Aya Yussef, professora de árabe há três anos em uma escola primária em Mansura, ao norte do Cairo, nunca pensou que seria notícia no país árabe mais populoso.

No entanto, a polêmica explodiu quando ela dançou com colegas - homens e mulheres - durante uma viagem de lazer em um barco no Nilo.

O vídeo, gravado por um dos participantes e postado nas redes sociais, foi visto milhões de vezes com uma enxurrada de comentários depreciativos.

"Vulgar", disseram alguns, "violação da ética docente", acrescentaram outros. Os comentários também apontavam para o marido, por ter autorizado o comportamento.

O marido, magoado com as opiniões desses estranhos, pediu e obteve imediatamente o divórcio da mãe de seus três filhos.

O próprio ministério da Educação assumiu o caso, ordenando que Yussef e cinco de seus colegas fossem encaminhados a um conselho disciplinar.

Divórcio e difamação

Nas redes sociais, porém, algumas vozes denunciaram um vídeo gravado e publicado sem o consentimento da mulher.

Essa é a raiz do escândalo, em um país como o Egito, conhecido há décadas por seu cinema e sua música árabe. Seus cabarés fizeram sonhar pessoas de Rabat a Aden e em seus casamentos e festas, todos dançam.

Mas a disseminação de uma visão rigorosa do Islã desde a década de 1970, as tradições conservadoras de uma sociedade estagnada e os ataques aos direitos das mulheres cercaram de tabus e críticas práticas aceitas no privado, mas denunciadas em público.

A própria Yussef demorou a aceitar falar publicamente e finalmente disse à mídia local que a cena filmada era "normal".

"Estávamos em um passeio de barco no fim de semana, muita gente dançou, não só eu", repetiu. Ela também prometeu processar quem publicou o vídeo, considerando-o uma "difamação".

Mas o estrago já estava feito: a jovem mãe, em um país onde os maridos geralmente ganham a guarda, viu seus filhos se afastarem e seu casamento desmoronar.

No Twitter, a atriz Haidi Karam denunciou "uma história descabida para a qual todos se calam".

A atriz Sumaya al-Jashab denunciou o tratamento desigual: "Por que os maridos não apoiam suas esposas quando tantas mulheres não abandonam seus maridos quando eles vão para a cadeia, por exemplo, ou quando perdem todo o dinheiro?"

"Leis para dançar"

Em um vídeo postado no Facebook, a advogada Nihad Abu al-Qumsan, diretora do Centro Egípcio pelos Direitos das Mulheres, chegou a propor contratar Yussef para seu escritório de advocacia.

O Ministério da Educação, cada vez mais criticado, acabou reintegrando a professora.

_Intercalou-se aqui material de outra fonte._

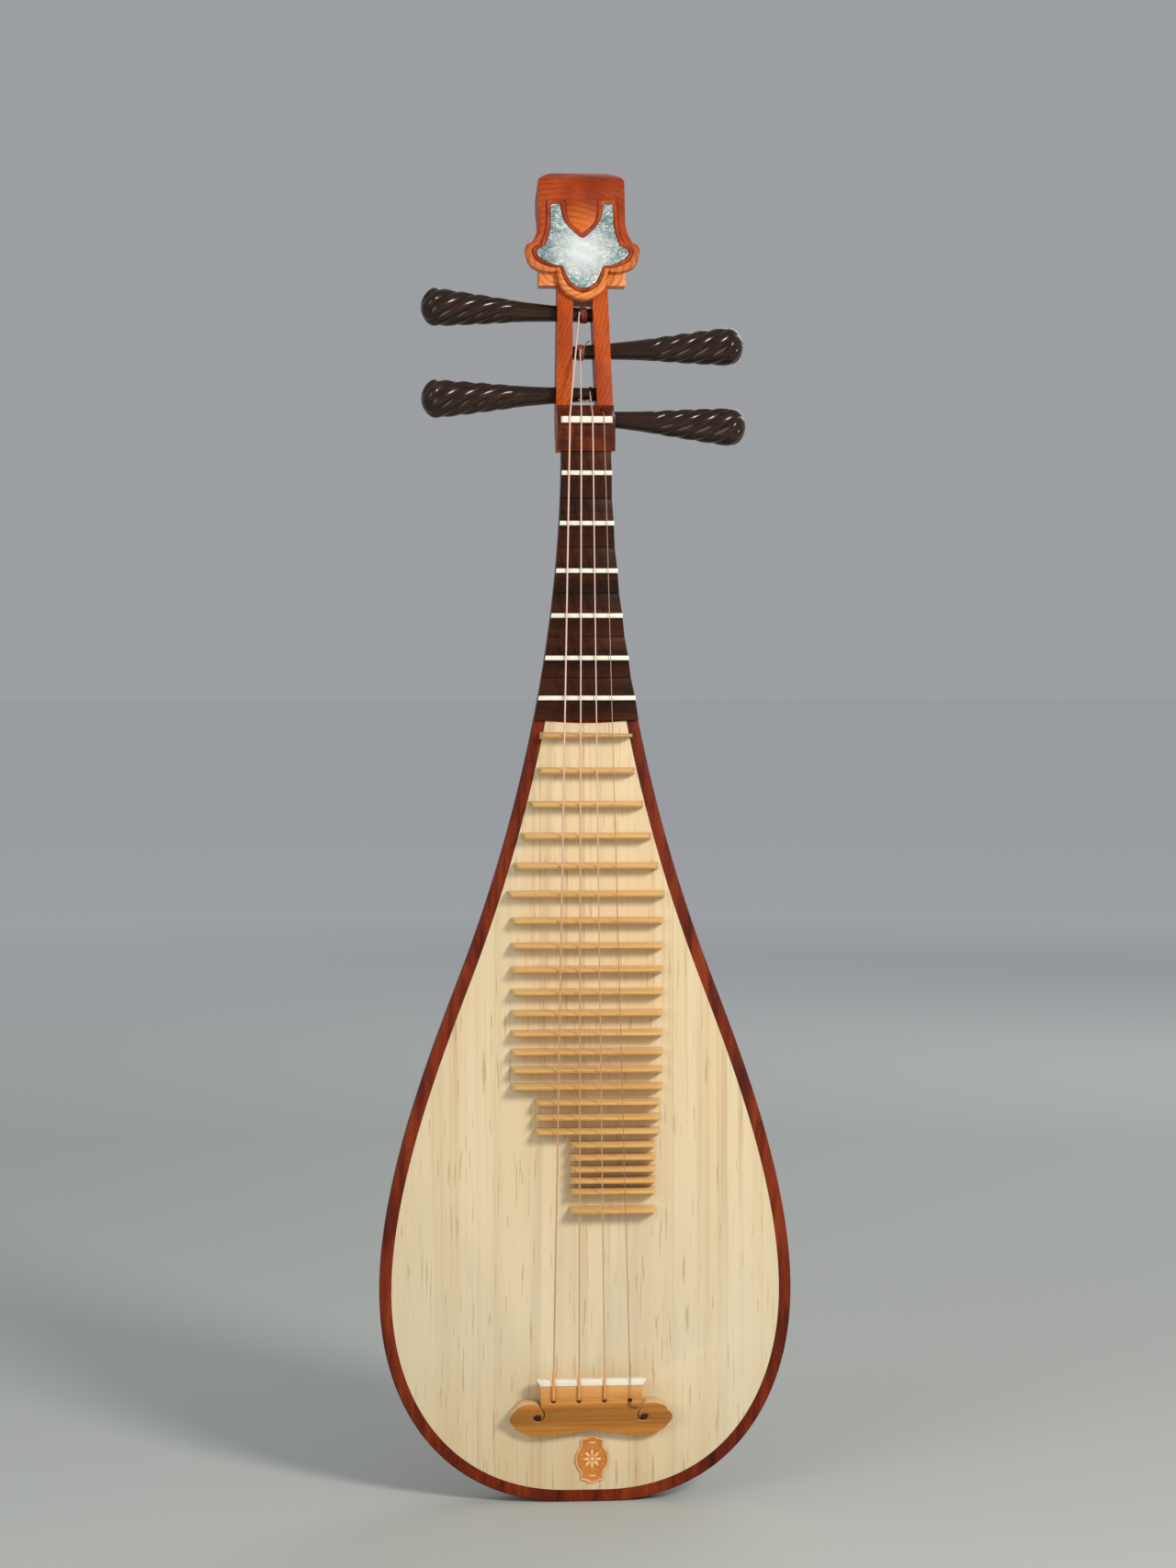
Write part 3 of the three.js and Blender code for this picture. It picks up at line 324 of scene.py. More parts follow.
class Recipe:
    """The nodes of one material, written as calls that give back sockets."""

    def __init__(self, name):
        self.material = bpy.data.materials.new(name)
        self.material.use_nodes = True
        self.tree = self.material.node_tree
        self.shader = self.tree.nodes["Principled BSDF"]
        self.object = self.node("ShaderNodeTexCoord").outputs["Object"]

    def node(self, kind, inputs=None, **settings):
        node = self.tree.nodes.new(kind)
        for key, value in settings.items():
            setattr(node, key, value)
        for key, value in (inputs or {}).items():
            if isinstance(value, bpy.types.NodeSocket):
                self.tree.links.new(value, node.inputs[key])
            else:
                node.inputs[key].default_value = value
        return node

    def stretch(self, scale, location=(0, 0, 0)):
        inputs = {"Vector": self.object, "Scale": scale, "Location": location}
        return self.node("ShaderNodeMapping", inputs).outputs["Vector"]

    def noise(self, vector, scale, detail=4, roughness=0.5, distortion=0):
        inputs = {"Vector": vector, "Scale": scale, "Detail": detail, "Roughness": roughness,
                  "Distortion": distortion}
        return self.node("ShaderNodeTexNoise", inputs).outputs["Fac"]

    def ramp(self, factor, stops):
        node = self.node("ShaderNodeValToRGB", {"Fac": factor})
        elements = node.color_ramp.elements
        while len(elements) < len(stops):
            elements.new(0.5)
        for element, (place, color) in zip(elements, stops):
            element.position = place
            element.color = (*color, 1) if isinstance(color, tuple) else (color, color, color, 1)
        return node.outputs["Color"]

    def mix(self, factor, a, b):
        node = self.node("ShaderNodeMix", data_type="RGBA")
        for index, value in ((0, factor), (6, a), (7, b)):
            if isinstance(value, bpy.types.NodeSocket):
                self.tree.links.new(value, node.inputs[index])
            else:
                node.inputs[index].default_value = (*value, 1) if isinstance(value, tuple) else value
        return node.outputs[2]

    def lay(self, color, tone, factor, *stops):
        """The tone laid over the colour, as much as the stops say for the factor."""
        return self.mix(self.ramp(factor, stops), color, tone)

    def within(self, value, low, high):
        """The value as a share of the way from low to high."""
        return self.math("DIVIDE", self.math("SUBTRACT", value, low), high - low)

    def distance(self, x, z):
        """Distance from the point at x, z as seen from the front."""
        inputs = {0: self.stretch((1, 0, 1)), 1: (x, 0, z)}
        return self.node("ShaderNodeVectorMath", inputs, operation="DISTANCE").outputs["Value"]

    def math(self, operation, a, b=0.0):
        return self.node("ShaderNodeMath", {0: a, 1: b}, operation=operation).outputs[0]

    def split(self, vector):
        return self.node("ShaderNodeSeparateXYZ", {"Vector": vector}).outputs

    def bump(self, height, strength, distance):
        node = self.node("ShaderNodeBump", {"Height": height, "Strength": strength,
                                            "Distance": distance})
        self.tree.links.new(node.outputs["Normal"], self.shader.inputs["Normal"])

    def shade(self, color, roughness, **constants):
        for name, value in (("Base Color", color), ("Roughness", roughness)):
            if isinstance(value, bpy.types.NodeSocket):
                self.tree.links.new(value, self.shader.inputs[name])
            else:
                self.shader.inputs[name].default_value = value
        for name, value in constants.items():
            self.shader.inputs[name.replace("_", " ")].default_value = value
        return self.material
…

Mas a advogada não parou por aí. "Vamos à Justiça para saber se o infrator é quem postou o vídeo na internet ou quem dançou", prometeu.

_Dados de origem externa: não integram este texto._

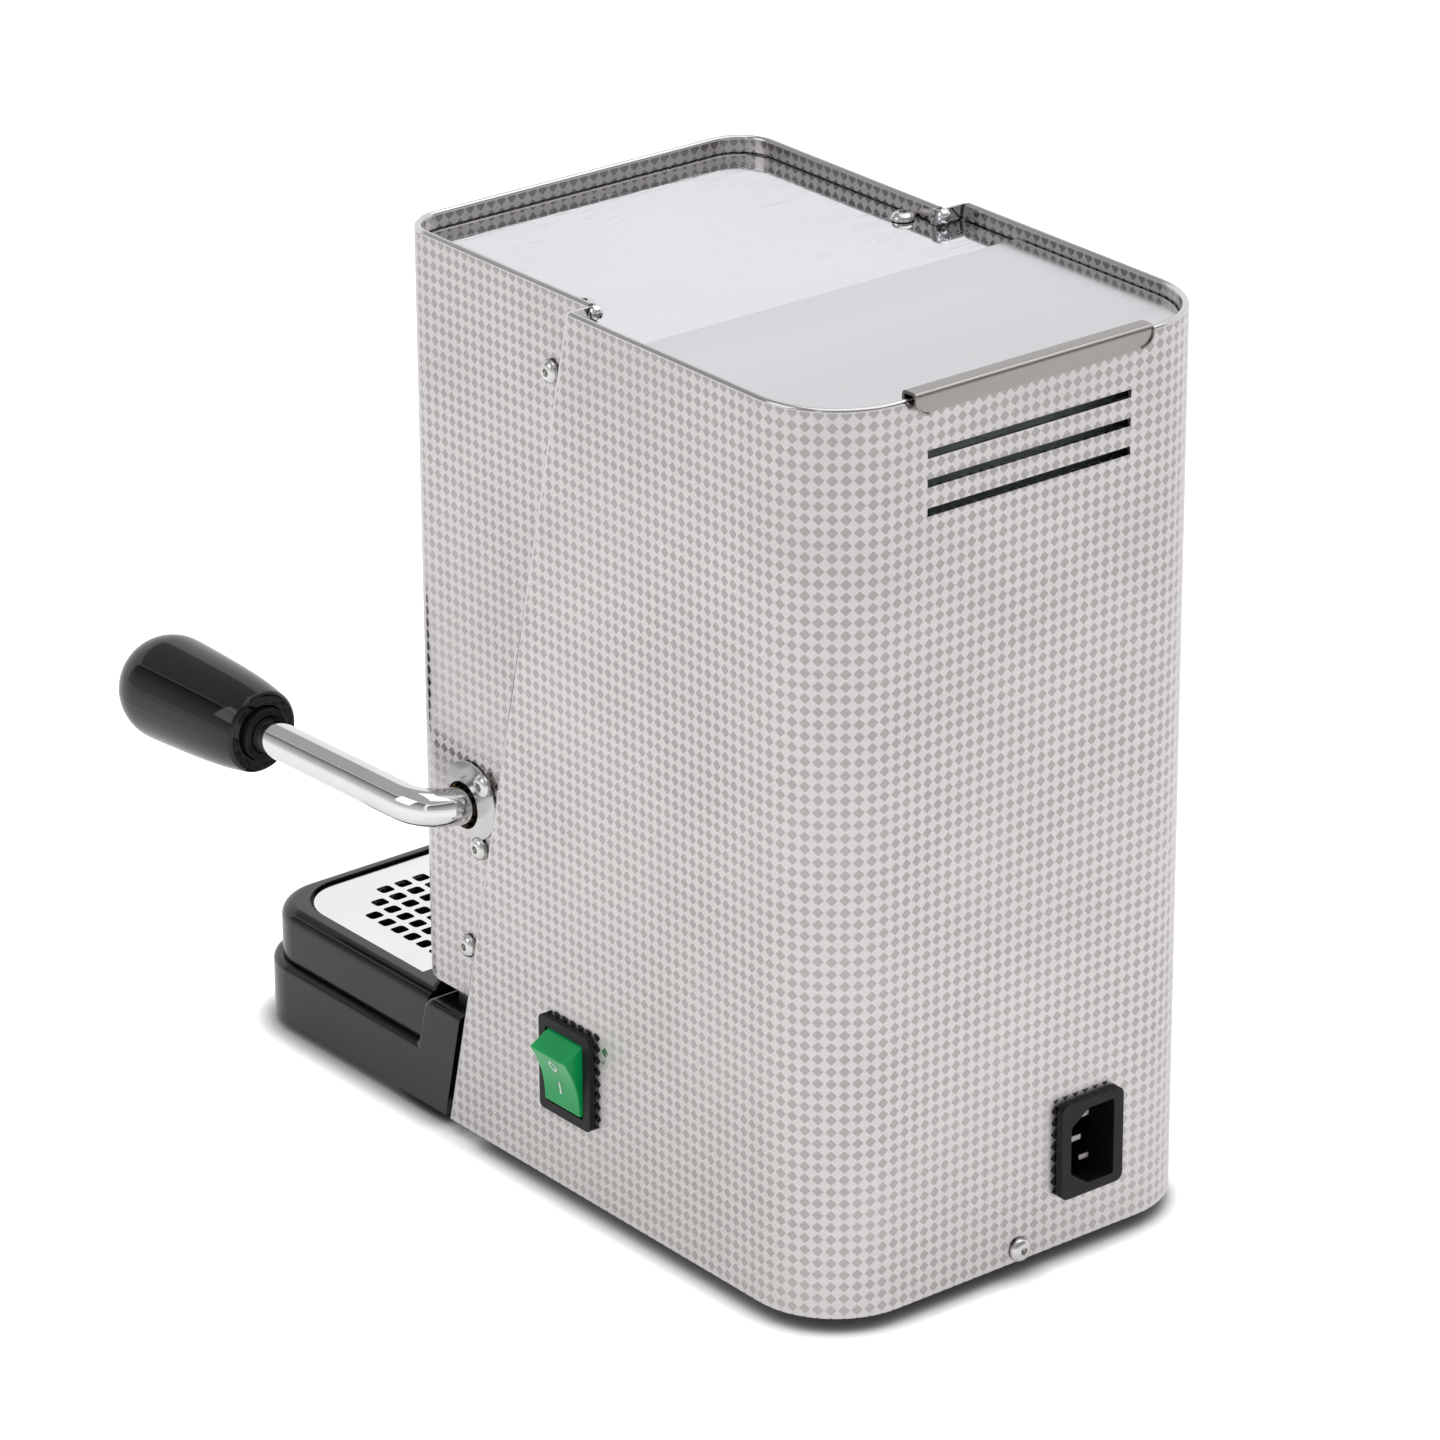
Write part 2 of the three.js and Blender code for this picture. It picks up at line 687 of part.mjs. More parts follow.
function buildDeck() {
  const rearPlan = shellSkin(
    rearHalf, frontFace, 0, rearCornerRadius - sheet - fit, sheet + fit, deckBottom, deckTop);
  const frontPlan = slab(outline([
    [sheet + fit - frontHalf, frontFace + sheet + fit, frontCornerRadius - sheet - fit],
    [frontHalf - sheet - fit, frontFace + sheet + fit, frontCornerRadius - sheet - fit],
    [frontHalf - sheet - fit, 0], [sheet + fit - frontHalf, 0]]), deckBottom, deckTop, 3);
  const neckFront = seamY(deckBottom, sheet + fit) - fit;
  const neckRear = seamY(deckTop, -sheet) + fit;
  const rearPart = cut(rearPlan, block(-cutReach, cutReach, -cutReach, neckRear, 0, cutReach));
  const frontPart = cut(frontPlan, block(-cutReach, cutReach, neckFront, cutReach, 0, cutReach));
  const neck = block(-frameOuter, frameOuter, neckFront - fit, neckRear + fit, deckBottom, deckTop);
  const opening = slab(rectangle(
    -tankHalfWidth - tankOpeningMargin, tankHalfWidth + tankOpeningMargin,
    -tankRear - tankDepth - tankOpeningMargin, -tankRear + tankOpeningMargin, tankCornerRadius),
  deckBottom - overrun, deckTop + overrun);
  const screwHoles = [-deckScrewHalfSpread, deckScrewHalfSpread].map((x) => (
    drum(screwHole, deckBottom - overrun, deckTop + overrun, 'z', [x, -deckScrewSetback, 0], hiddenSides)));
  place('top_deck', cut(joined(rearPart, neck, frontPart), opening, ...screwHoles), finishes.mirrorSteel);
}

function buildFasteners() {
  for (const [side, sign] of [['right', 1], ['left', -1]]) {
    for (const { label, height, ahead } of seamScrews) {
      const lift = side === 'right' && label === 'lever' ? fit + escutcheonThickness : 0;
      placeScrew(`seam_screw_${side}_${label}`, machineScrew,
        [sign * (frontHalf + fit + lift), seamY(height, ahead), height], [0, sign * rightAngle, 0]);
    }
    placeScrew(`deck_screw_${side}`, machineScrew,
      [sign * deckScrewHalfSpread, -deckScrewSetback, deckTop + fit], [0, 0, 0]);
    placeScrew(`rim_screw_${side}`, smallScrew,
      [sign * rimScrewX, rimScrewY, rimScrewHeight], [-rimScrewTilt, 0, 0]);
  }
  placeScrew('rear_screw', machineScrew, [0, fit, rearScrewHeight], [-rightAngle, 0, 0]);
}

// Plan of the base and tray: square rear, rounded front corners
function frontPlan(half, front, radius, rear) {
  return outline([[-half, front, radius], [half, front, radius], [half, rear], [-half, rear]]);
}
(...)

"E o tribunal também poderá nos dizer quais são as leis para dançar", disse ironicamente.

"Para que possamos dizer às mulheres (...) as regras a seguir para permanecer dentro da estrutura legal da dança e evitar danças obscenas", acrescentou.

Não é a primeira vez que esse tipo de vídeo provoca tragédia no Egito. Em 23 de dezembro, uma estudante de 17 anos cometeu suicídio depois que uma fotomontagem mostrando-a nua foi postada online, de acordo com a mídia local.

Em julho de 2021, duas 'influencers' foram condenadas a seis e dez anos de prisão por "corrupção da vida familiar" e "incitação à devassidão", após postarem vídeos nos aplicativos TikTok e Likee.